# Written instruction:
Where a line in the listing contains the string "names", copy that line out.

# Recorded information:
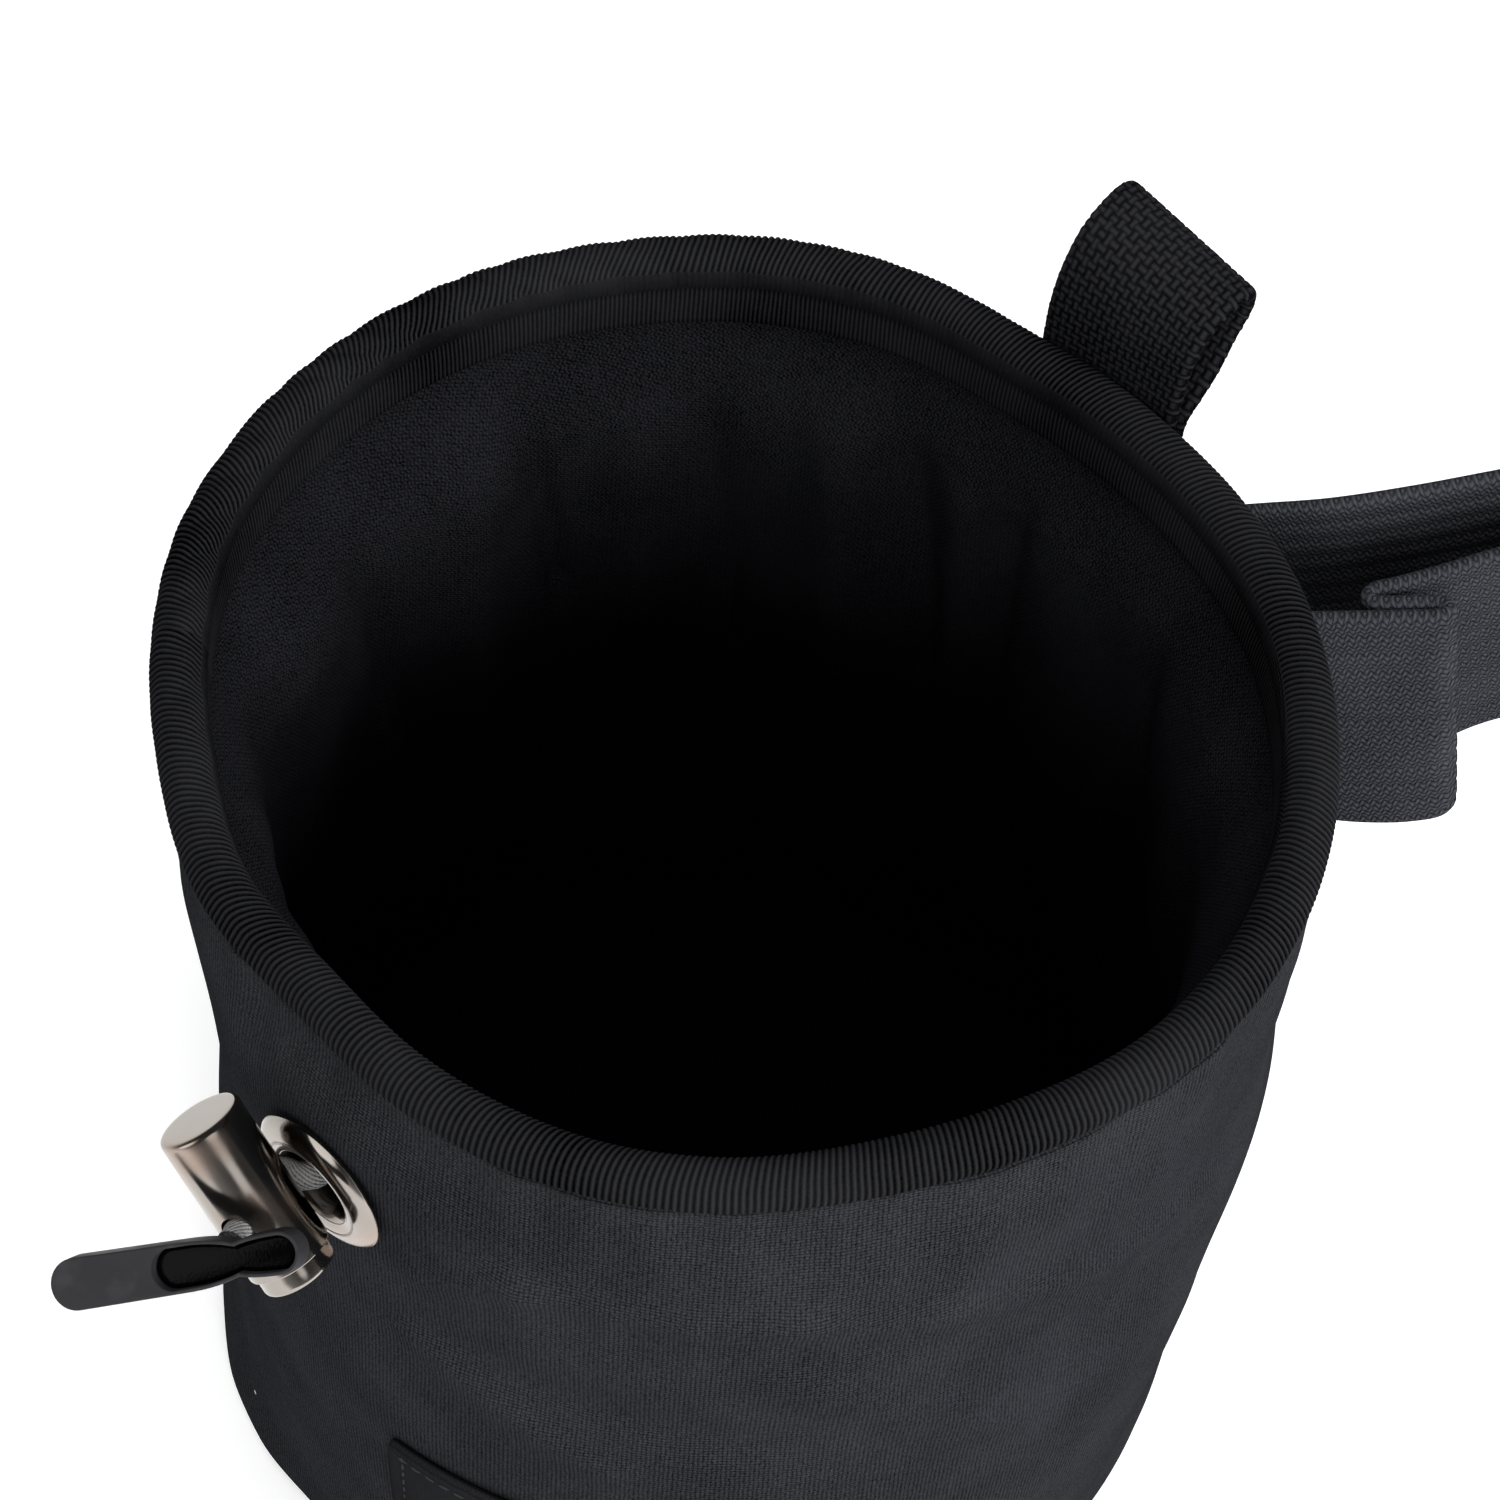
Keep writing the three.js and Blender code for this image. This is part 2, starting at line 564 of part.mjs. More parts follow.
function make_elastic_band() {
  const tilt = radians(band_tilt);
  const outwards = new THREE.Vector3(Math.cos(tilt), 0, Math.sin(tilt));
  const across = new THREE.Vector3(0, 1, 0);
  const downwards = new THREE.Vector3(Math.sin(tilt), 0, -Math.cos(tilt));
  const edge = (lean_share) => new THREE.CatmullRomCurve3(BAND_LINE.map((row) => new THREE.Vector3(
    row.out * band_reach, (row.across + row.lean * lean_share) * band_reach, 0,
  )), false, "centripetal");
  const top = edge(0);
  const bottom = edge(1);
  const steps = 50;
  const seam_share = 0.08;
  const place = (share, through, down) => {
    const point = top.getPoint(share).lerp(bottom.getPoint(share), down);
    const tangent = top.getTangent(share).lerp(bottom.getTangent(share), down);
    const normal = new THREE.Vector2(tangent.y, -tangent.x).normalize();
    return band_start.clone()
      .addScaledVector(outwards, point.x + normal.x * through * band_thickness)
      .addScaledVector(across, point.y + normal.y * through * band_thickness)
      .addScaledVector(downwards, down * band_width);
  };
  return bent(steps, 3, (share, through, down) => {
    const point = place(share, through, down);
    for (const end of [0, 1]) {
      const seam = place(end, through, down);
      const shift = off_the_wall(seam).sub(seam);
      point.addScaledVector(shift, Math.max(1 - Math.abs(share - end) / seam_share, 0));
    }
    return point;
  });
}

function make_eyelet() {
  const outer = eyelet_diameter / 2;
  const hole = eyelet_hole_diameter / 2;
  const wall_bow = (eyelet_tube_radius + eyelet_back_flange) ** 2 / (2 * mouth_radius);
  const back = shell_wall + clearance + wall_bow;
  const rows = [
    [hole, -back - 0.7],
    [eyelet_tube_radius + eyelet_back_flange, -back - 0.7],
    [eyelet_tube_radius + eyelet_back_flange, -back],
    [eyelet_tube_radius, -back],
    [eyelet_tube_radius, clearance],
    [outer - 0.5, clearance],
    [outer, clearance + 0.5],
    [outer - 0.5, eyelet_proud * 0.55],
    [outer - 1.8, eyelet_proud * 0.88],
    [outer - 3, eyelet_proud],
    [hole + 0.7, eyelet_proud * 0.8],
    [hole, eyelet_proud * 0.4],
    [hole, -back - 0.7],
  ];
  return laid(lathe(rows, ring_segments), eyelet_centre, out);
}

function make_lock_barrel() {
  const radius = lock_diameter / 2;
  const bore = lock_bore_diameter / 2;
  const half = lock_length / 2;
  const bore_end = half - lock_bore_depth;
  const body = lathe([
    [0, -half], [radius - lock_edge, -half], [radius - lock_edge * 0.3, -half + lock_edge * 0.3],
    [radius, -half + lock_edge], [radius, half - 0.2], [radius - 0.2, half], [bore, half],
    [bore, bore_end], [0, bore_end],
  ], ring_segments);
  const hole = rod(lock_hole_diameter / 2, lock_diameter + 4, ring_segments);
  return geometry_of(solid_of(laid(body, lock_centre, lock_axis))
    .subtract(solid_of(laid(hole, lock_hole_centre, lock_hole_direction))));
}

function make_lock_plunger() {
  const radius = lock_bore_diameter / 2 - plunger_running_gap;
  const half = lock_length / 2;
  const start = half - plunger_inside;
  const end = half + plunger_proud;
  const body = lathe([
    [0, start], [radius, start], [radius, end - lock_edge],
    [radius - lock_edge * 0.3, end - lock_edge * 0.3], [radius - lock_edge, end], [0, end],
  ], ring_segments);
  const slot_length = lock_hole_diameter + plunger_travel;
  const slot = new THREE.BoxGeometry(lock_hole_diameter, slot_length, lock_diameter);
  const side = new THREE.Vector3().crossVectors(lock_axis, lock_hole_direction);
  const frame = new THREE.Matrix4().makeBasis(side, lock_axis, lock_hole_direction);
  const slot_centre = lock_hole_centre.clone().addScaledVector(lock_axis, plunger_travel / 2);
  slot.applyMatrix4(frame).translate(slot_centre.x, slot_centre.y, slot_centre.z);
  return geometry_of(solid_of(laid(body, lock_centre, lock_axis)).subtract(solid_of(slot)));
}

// The cord: round its channel, out of the eyelet, and straight through the lock to the pull.
function make_drawcord() {
  const points = CORD_RING.map(({ azimuth, inside, below }) => new THREE.Vector3(
    (mouth_radius - inside) * Math.cos(radians(azimuth)),
    (mouth_radius - inside) * Math.sin(radians(azimuth)),
    eyelet_height - below,
  ));
  for (const row of CORD_EXIT) {
    points.push(eyelet_centre.clone().addScaledVector(along, row.along)
      .addScaledVector(out, row.out).addScaledVector(up, row.up));
  }
  const slant = pull_face.angleTo(lock_hole_direction);
  const face_reach = (pull_thickness / 2 + clearance) / Math.cos(slant);
  const cord_end = pull_reach - face_reach - (cord_diameter / 2) * Math.tan(slant);
  for (const reach of [-lock_diameter * 0.66, 0, cord_end]) {
    points.push(lock_hole_centre.clone().addScaledVector(lock_hole_direction, reach));
  }
  const route = new THREE.CatmullRomCurve3(points, false, "centripetal");
  const section = new THREE.Shape();
  section.absarc(0, 0, cord_diameter / 2, 0, 2 * Math.PI);
  return new THREE.ExtrudeGeometry(section, {
    steps: 78, curveSegments: 4, bevelEnabled: false, extrudePath: route,
  });
}

// The pull: a tongue, a teardrop recess and a small ring with its own recess, drawn from the ring's centre.
function make_cord_pull() {
  const half = pull_width / 2;
  const ring = pull_width * 0.41;
  const neck = ring * 0.78;
  const tip = pull_length - ring;
  const outline = new THREE.Shape();
  outline.moveTo(0, ring);
  outline.quadraticCurveTo(pull_length * 0.11, ring, pull_length * 0.17, neck);
  outline.quadraticCurveTo(pull_length * 0.26, half * 0.95, pull_length * 0.38, half * 0.95);
  outline.lineTo(tip - half, half);
  outline.absarc(tip - half, 0, half, Math.PI / 2, -Math.PI / 2, true);
  outline.lineTo(pull_length * 0.38, -half * 0.95);
  outline.quadraticCurveTo(pull_length * 0.26, -half * 0.95, pull_length * 0.17, -neck);
  outline.quadraticCurveTo(pull_length * 0.11, -ring, 0, -ring);
  outline.absarc(0, 0, ring, -Math.PI / 2, Math.PI / 2, true);
  const opening_radius = half * 0.95 - pull_ring_wall;
  const opening = new THREE.Shape();
  opening.moveTo(pull_length * 0.21, 0);
  opening.lineTo(pull_length * 0.37, opening_radius);
  opening.absarc(pull_length * 0.43, 0, opening_radius, Math.PI / 2, -Math.PI / 2, true);
  opening.lineTo(pull_length * 0.37, -opening_radius);
  const eye = new THREE.Shape();
  eye.absarc(0, 0, ring - pull_ring_wall, 0, 2 * Math.PI);
  const prism = (shape, bottom, top) => solid_of(new THREE.ExtrudeGeometry(shape, {
    depth: top - bottom, curveSegments: 6, bevelEnabled: false,
  }).translate(0, 0, bottom));
  const over = 2 * pull_thickness;
  const geometry = geometry_of(prism(outline, 0, pull_thickness)
    .subtract(prism(opening, pull_floor, over)).subtract(prism(eye, pull_floor, over)));
  geometry.translate(-pull_neck_to_ring, 0, -pull_thickness / 2);
  const across = new THREE.Vector3().crossVectors(pull_face, pull_direction);
  geometry.applyMatrix4(new THREE.Matrix4().makeBasis(pull_direction, across, pull_face));
  return geometry.translate(pull_neck.x, pull_neck.y, pull_neck.z);
}

function make_label_patch() {
  const sweep = label_width / mouth_radius;
  const steps = 14;
  return bent(steps, 4, (share, through, rise) => {
    const azimuth = radians(label_left_azimuth) + share * sweep;
    const height = label_top - (1 - rise) * label_height;
    const radius = shell_radius(azimuth, height) + clearance * 1.5 + (0.5 - through) * label_thickness;
    return new THREE.Vector3(radius * Math.cos(azimuth), radius * Math.sin(azimuth), height);
  });
}

const bag = new THREE.Group();
const cloth = 0x2b2d31;
bag.add(named_mesh("outer_shell", make_outer_shell(), cloth, 0.95, 0));
bag.add(named_mesh("base_panel", make_base_panel(), cloth, 0.95, 0));
bag.add(named_mesh("lining", make_lining(), 0x1d1e20, 0.95, 0));
bag.add(named_mesh("rim_binding", make_rim_binding(), 0x1a1b1d, 0.8, 0));
bag.add(named_mesh("hang_loop", make_hang_loop(), 0x232427, 0.85, 0));
bag.add(named_mesh("elastic_band", make_elastic_band(), 0x2a2b2e, 0.85, 0));
bag.add(named_mesh("eyelet", make_eyelet(), 0x6f6a66, 0.18, 1));

const cord_fittings = new THREE.Group();
cord_fittings.add(named_mesh("cord_lock_barrel", make_lock_barrel(), 0x6b6763, 0.18, 1));
cord_fittings.add(named_mesh("cord_lock_plunger", make_lock_plunger(), 0x77736e, 0.2, 1));
cord_fittings.add(named_mesh("drawcord", make_drawcord(), 0x3a3a3c, 0.9, 0));
cord_fittings.add(named_mesh("cord_pull", make_cord_pull(), 0x454547, 0.7, 0));
bag.add(cord_fittings);
bag.add(named_mesh("label_patch", make_label_patch(), 0x303135, 0.8, 0));

export default bag;
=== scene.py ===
"""The looks of a climbing chalk bag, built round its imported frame.

Each sub-assembly is a class that holds its sizes in metres and makes, dresses and hands over its
pieces: the cloth wall, the gathered lining, the ribbed rim, the webbing loop, the elastic band, the
eyelet, the cord lock with its cord and pull, and the bare label patch.
"""

import logging
import math
from dataclasses import dataclass, field
from enum import Enum

import bmesh
import bpy
import numpy as np
from mathutils import Matrix, Vector

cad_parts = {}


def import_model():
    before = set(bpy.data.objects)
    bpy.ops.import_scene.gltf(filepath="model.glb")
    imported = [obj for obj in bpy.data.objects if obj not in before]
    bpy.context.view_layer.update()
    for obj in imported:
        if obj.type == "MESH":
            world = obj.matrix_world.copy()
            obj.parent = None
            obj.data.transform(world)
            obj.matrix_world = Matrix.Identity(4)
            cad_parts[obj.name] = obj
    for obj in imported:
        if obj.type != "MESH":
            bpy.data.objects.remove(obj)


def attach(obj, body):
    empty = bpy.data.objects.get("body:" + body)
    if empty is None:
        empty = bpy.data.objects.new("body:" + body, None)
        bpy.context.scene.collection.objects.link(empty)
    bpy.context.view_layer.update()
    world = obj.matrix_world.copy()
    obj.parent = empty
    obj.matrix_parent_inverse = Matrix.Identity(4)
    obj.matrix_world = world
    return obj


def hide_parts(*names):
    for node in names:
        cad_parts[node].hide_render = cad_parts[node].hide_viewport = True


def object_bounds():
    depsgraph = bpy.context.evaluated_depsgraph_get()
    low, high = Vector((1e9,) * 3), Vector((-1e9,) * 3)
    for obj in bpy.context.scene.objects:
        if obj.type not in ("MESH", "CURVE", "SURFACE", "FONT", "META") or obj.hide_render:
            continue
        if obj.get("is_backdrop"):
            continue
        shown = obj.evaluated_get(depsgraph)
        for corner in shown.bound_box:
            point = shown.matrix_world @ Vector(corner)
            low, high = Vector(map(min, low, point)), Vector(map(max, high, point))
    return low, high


LOG = logging.getLogger("chalk_bag")
MM = 0.001
TURN = 2 * math.pi
# Share of a cloth's tone given to the painted highlights on its thread crests.
CREST_HIGHLIGHT_SHARE = 0.75


class Body(Enum):
    """The two rigid bodies that pieces ride on."""

    BAG = "bag"
    PLUNGER = "plunger"


class Slot(Enum):
    """The record's material slots."""

    SHELL = "shell_cloth"
    LINING = "lining_knit"
    BINDING = "binding_tape"
    WEBBING = "webbing"
    ELASTIC = "elastic"
    METAL = "gunmetal"
    CORD = "cord"
    RUBBER = "pull_rubber"
    LABEL = "label_cloth"


@dataclass(frozen=True)
class Section:
    """The wall's plan at one height.

    Attributes:
        height: Share of the bag's height.
        plan: Shares of the mouth's radius, every 45 degrees from +X and counter-clockwise.
    """

    height: float
    plan: tuple[float, ...]


@dataclass(frozen=True)
class Fold:
    """A soft ridge or dent that runs between two places on the cloth.

    Attributes:
        start: Azimuth in degrees and share of the bag's height.
        end: The same for the other end.
        rise: Height of the ridge as a share of the mouth's radius, negative for a dent.
        spread: Width as a share of the mouth's radius.
    """

    start: tuple[float, float]
    end: tuple[float, float]
    rise: float
    spread: float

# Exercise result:
def hide_parts(*names):
    for node in names:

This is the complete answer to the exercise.